Before we get into it, I am well aware that this is way easier to do now, while my kids are still young. We still have the uphill battle of the tween and teen years ahead of us, where things will undoubtedly get a little … trickier. There will be times I’ll question their judgment. I’ll question their best friends; their frenemies; their crushes; and ultimately, their first boyfriends or girlfriends.

But for now, I’ll continue to book play dates with the kids I think are a positive influence, and avoid ones with those I don’t.

Of course, I know I can’t always hold my kids’ hands like this through life, but for now at least, I’m doing what I know is in their best interest — to set the foundations early when it comes to who my children befriend and ultimately, what they see as a healthy friendship.

You can call it “controlling,” or worse, helicopter parenting, but the way I see it, I am doing my best to foster and encourage friendships that are healthy; ones they hopefully continue on their own as they grow older and more independent.

And yes, I know we’re talking about 8- and 6-year-olds here, but let’s be real: I’m sure we all had that one friend our parents always gave a bit of side-eye too. You know, the one who was constantly getting in trouble in class for talking out of turn or maybe teasing other kids on the playground. Or how about that friend in middle school who encouraged you to get your belly button pierced without your parents knowing it or sneak out in the middle of the night at your house (because it would never fly at their own). No parent wants their kids around friends that skip school, drink at a young age, or generally act like fools. And yes, even at 8 and 6, I can already see seeds of that kind of behavior in a few of my kids’ schoolmates.

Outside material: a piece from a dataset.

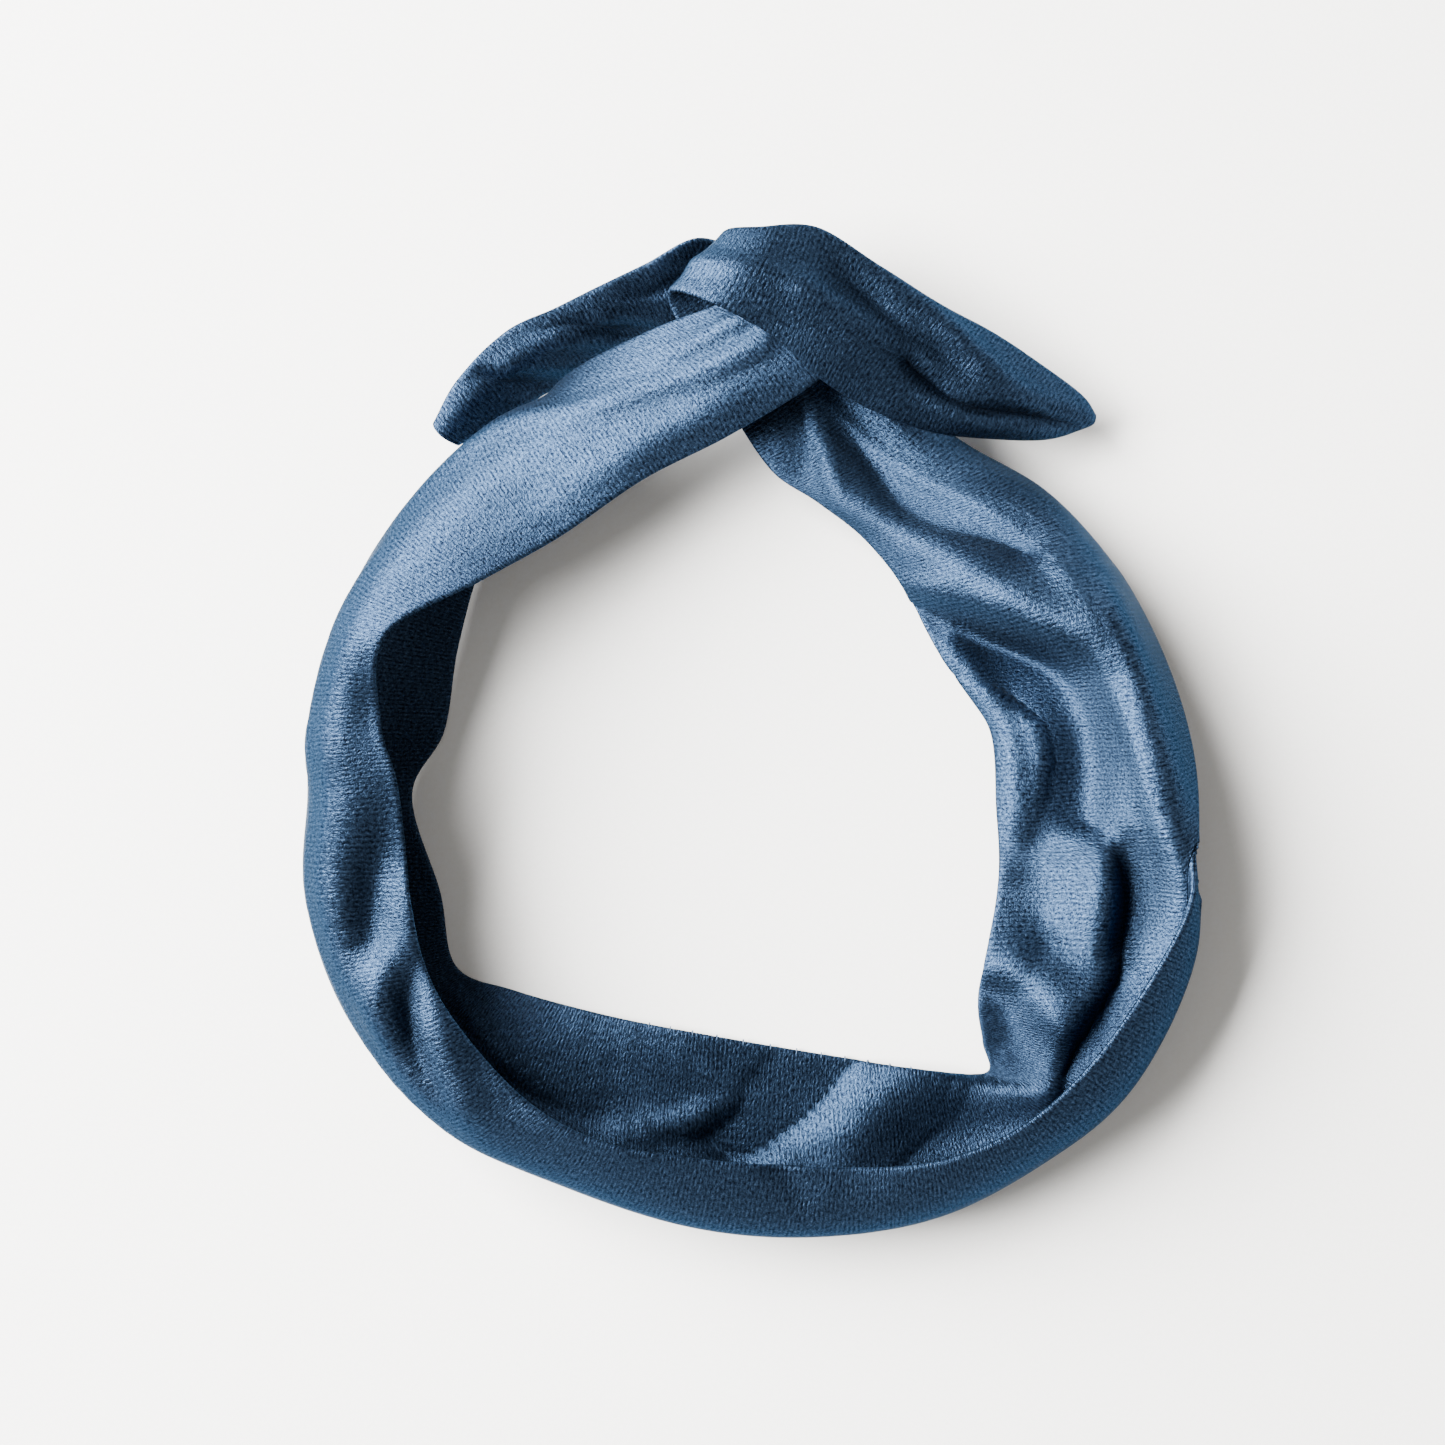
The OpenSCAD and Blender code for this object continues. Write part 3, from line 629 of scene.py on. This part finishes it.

I was reminded of all of this recently when I came across an interview with Pete’s Dragon star Bryce Dallas Howard, who pretty much hit the nail on the head.

As she told People magazine:

“The most important thing my parents taught me about raising kids was to control your kids’ friends. What they said is at a certain point your child’s friends have more influence over them than you have as parents.”

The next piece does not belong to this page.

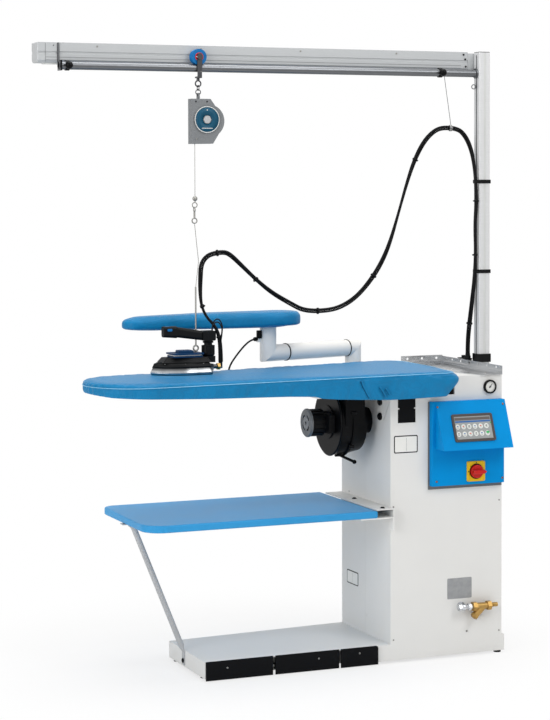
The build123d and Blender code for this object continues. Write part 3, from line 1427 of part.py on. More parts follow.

And it’s not just anecdotal, either — plenty of research has found that peer relationships influence adolescents far greater than their parents do.

As Judith Rich Harris, a psychology researcher and author, once told The Telegraph:

 “Though relationships with parents greatly affect the day-to-day happiness of children, just as marital relationships greatly affect the day-to-day happiness of adults, neither leaves deep marks on the personality. In the long run, it is what happens to them outside the parental home that makes children turn out the way they do.”

So yep; if my kids meet other good kids, you better believe I’m going to help foster those relationships and cultivate a positive friend group if I can, even if I’m going out of my way to do so at first. There are way more benefits to being involved and encouraging of the right kind of people in your kids’ lives than butting out.

For now, I try my best to model healthy relationships of my own to show my kids that they have a better chance of enjoying their friendships with other people who lift them up rather than drag them down, tease them, or get them into trouble. After all, at the end of the day, that’s the best thing any of us can do for our kids, at any age.